In the case of Ex parte Haggerty, C.C., 124 F. 441, 443, 444: “The writ of habeas corpus cannot be used as a writ of error or appeal. I am therefore to consider the question of jurisdiction alone.”

It can be readily observed that if the writ of habeas corpus could be used to take the place of an appellate writ that much confusion and unbounded disorder would be brought about by the different courts attempting to examine and determine the contempt of others. For that reason the authorities seem to be in unity that the writ of habeas corpus cannot be used to question the propriety of a contempt order where the court clearly had jurisdiction to enter the order. Ex parte Savin, 131 U.S. 267, 9 S.Ct. 699, 33 L.Ed. 150; Craig v. Hecht, 263 U.S. 255, 44 S.Ct. 103, 68 L.Ed. 253; In re Debs, 158 U.S. 564, 15 S.Ct. 900, 39 L.Ed. 1092; In re Nevitt, 8 Cir., 117 F. 448; Castner v. Pocahontas Collieries Co., C.C., 117 F. 184; Ex parte Terry, 128 U.S. 289, 9 S.Ct. 77, 32 L.Ed. 405; In re Tyler, 149 U.S. 164, 13 S.Ct. 785, 37 L.Ed. 689; In re Crouch, 112 U.S. 178, 5 S.Ct. 96, 28 L.Ed. 690.

In an opinion of the Supreme Court of Florida, Economy Cash & Carry Laundry, Inc., v. Florida Dry Cleaning Board, 186 So. 422, on petition for rehearing in the contempt proceeding, filed February 3rd, 1939, three days before this hearing, the Supreme Court in denying the motion for rehearing said: “Appellants filed their return in which they admitted that they were openly violating the constitutional writ of this Court, but as defense thereto, they say that said writ was predicated on a wrong construction of the law and that they' were desirous of creating a factual basis on which they could prosecute an appeal to the Supreme Court of the United States to settle the controversy.”

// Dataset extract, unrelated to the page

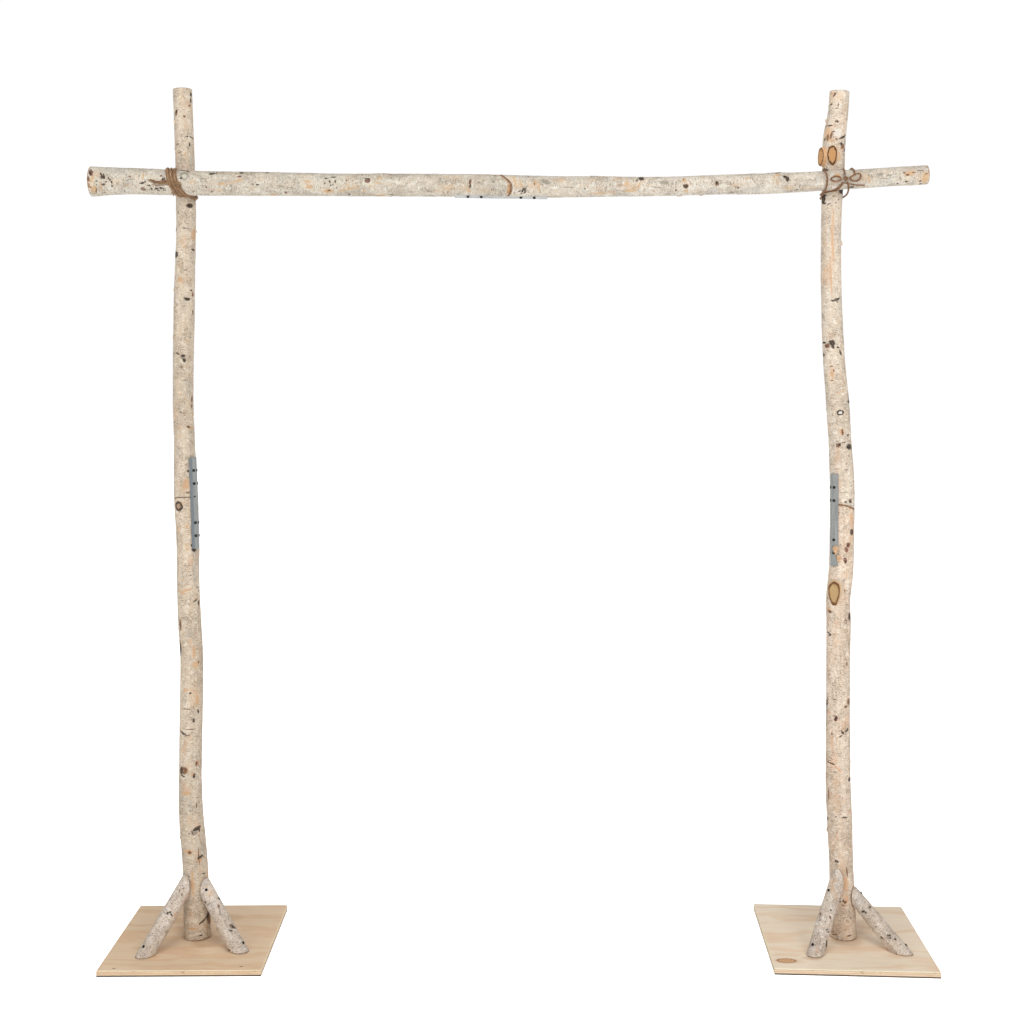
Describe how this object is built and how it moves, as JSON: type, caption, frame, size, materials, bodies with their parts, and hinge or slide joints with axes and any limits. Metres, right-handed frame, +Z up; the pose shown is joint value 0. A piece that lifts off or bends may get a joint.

It seems obvious .that at the time of the filing of the return it was the intention of these petitioners to rely upon the remedy of appeal, which in the mind of this court was the proper remedy, and that the writ •of habeas corpus cannot now be used to supply this appellate writ.

It is, therefore, considered by the court that the prayer of the petition for the issuance of the writ of habeas corpus be and the same is denied.